The Land of the Free (Ex-Cons)
In fact, we can't help but wonder why Moll doesn't make more of a go of it over there. In Virginia, Moll has a chance of making a whole new life for herself. She's a prostitute starting over in a virgin land, which is oddly poetic, in an ironic kind of way. But each time she goes to Virginia, she wastes no time talking about it, and seems bent on returning to England as soon as she can, so in the end, we don't learn much about what Virginia was like back then at all.
We do know that criminals were being shipped to America as punishment early on in the seventeenth century, because that's where Moll's mother is sent as soon as Moll is born (in around 1613). And we know that later, the British are still basically treating America like a huge probation center, because that's where they send Moll when she, like her mother, is exiled.
For those criminals, the options are hanging or a one-way ticket to America. It makes sense to choose the latter, right? Right. Yet some characters in Moll Flanders, like Lancashire, seem to think being sent to America is just about as bad as dying. After all, America was unsettled, brand new, and didn't have "expensive and extravagant" things. This was, of course, decades before all the upheaval over there led to the American revolution, but Shmoop wonders that if Britain had known what was coming, they might not have sent all those hardened, bitter, surly criminals over there in the first place.

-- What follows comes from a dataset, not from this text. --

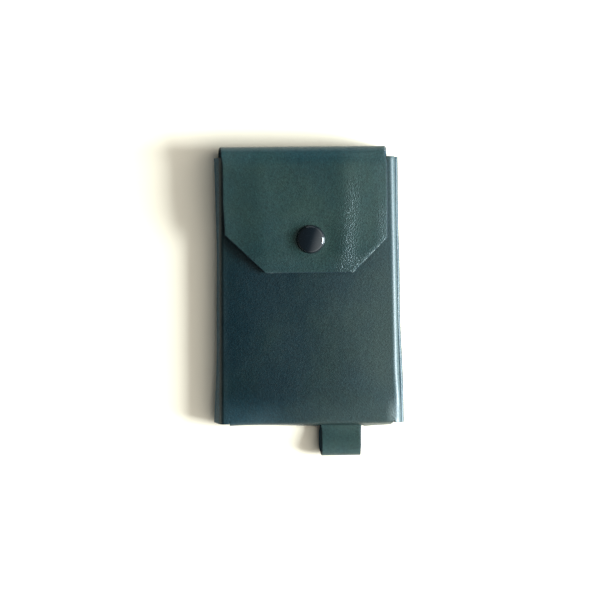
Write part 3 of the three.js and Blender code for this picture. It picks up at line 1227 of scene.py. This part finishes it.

Whether we think of the book in the context of 1722 or 1683, at both times America remained very much a part of and connected to England. England had started attempts to colonize America when Queen Elizabeth I was still in power, and one of the first places to be colonized, Virginia, was settled shortly after her death, in 1607. The Pilgrims arrived in Plymouth, Massachusetts, just thirteen years later, in 1620.
It was a place for brave entrepreneurs, religious outcasts, and other misfits who couldn't quite make it work in England went to start anew. Moll and Lancashire certainly fit into this last category, and in many ways, America treats them more kindly than England ever did. After all, it's in America that they make all their wealth.